Rough puff pastry is a much easier method to true puff pastry. It never ceases to astonish me how you can transform cubes of fat in pastry into flaky heaven with just a little effort. Time and a cold temperature are essential. Cubed butter and lard are roughly mixed into flour, water, lemon juice and salt added. The rough puff pastry is rolled and folded with time in the fridge in between.

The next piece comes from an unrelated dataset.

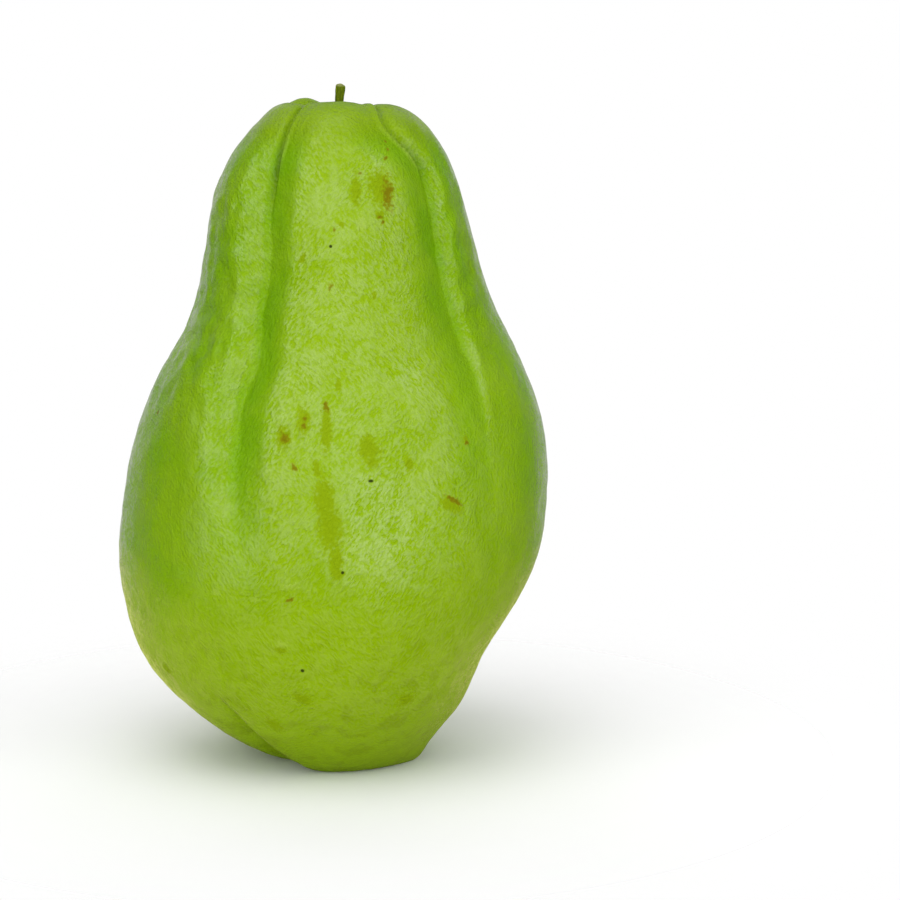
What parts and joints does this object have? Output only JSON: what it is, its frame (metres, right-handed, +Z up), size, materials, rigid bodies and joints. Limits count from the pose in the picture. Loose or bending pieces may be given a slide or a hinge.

Once you’ve tried the pastry, you can use it in many dishes. Get creative and add more decoration and sprinkle with seeds. There’s no limit.

Giant Sausage Roll

Sausage Rolls with Rough Puff Pastry

Danielle Ellis
Choose your favourite sausages and create sausage rolls with light flaky pastry. You can also use the same method with bought puff pastry. The key to successful pastry is patience. Chill the pastry well between each step.
Prep Time 1 hour
Cook Time 25 minutes
Resting time in fridge 1 hour
Course dinner, Snack
Cuisine British

Equipment

  • Rolling pin
  • Baking parchment
  • Pastry Brush
  • Baking Tray

Ingredients
  

Rough Puff Pastry

  • 225 grams plain flour
  • 90 grams butter cut into 1 cm cubes
  • 90 grams lard cut into small pieces.
  • 150 millilitres cold water
  • 5 millilitres lemon juice
  • 3 grams salt
  • 1 egg for glazing

Sausage Meat

  • 600 grams sausages (skins removed) use your favourite sausages with a high meat content.

Instructions
 

Rough Puff Pastry

  • Place salt and flour into a bowl
  • Place the cubed butter and the lard into the bowl. You'll find that the lard is quite soft, so use smallish lumps.
  • Add the water and liquid and mix into the butter and flour mixture. I use a cutlery knife or fork. It will be lumpy and sticky. Bring together into a ball. Do not knead.
    Rough puff
  • Shape into a rectangle. Roll out into a rectangle approximately 12 cm wide and 30 cm long.
  • Mark the pastry into thirds (with the narrow side at the top). Fold one third up to lay over the middle third, then bring the top third down on top.
  • Turn the pastry a half turn clockwise. Your folded edges are now top and bottom. Press down lightly with the rolling pin then roll out and fold a second time.
  • Cover and put in the fridge for at least 15 minutes.
  • Roll out, fold and turn a further 3 times, resting in the fridge each time.
  • Set aside to rest. You can use the pastry the next day if required.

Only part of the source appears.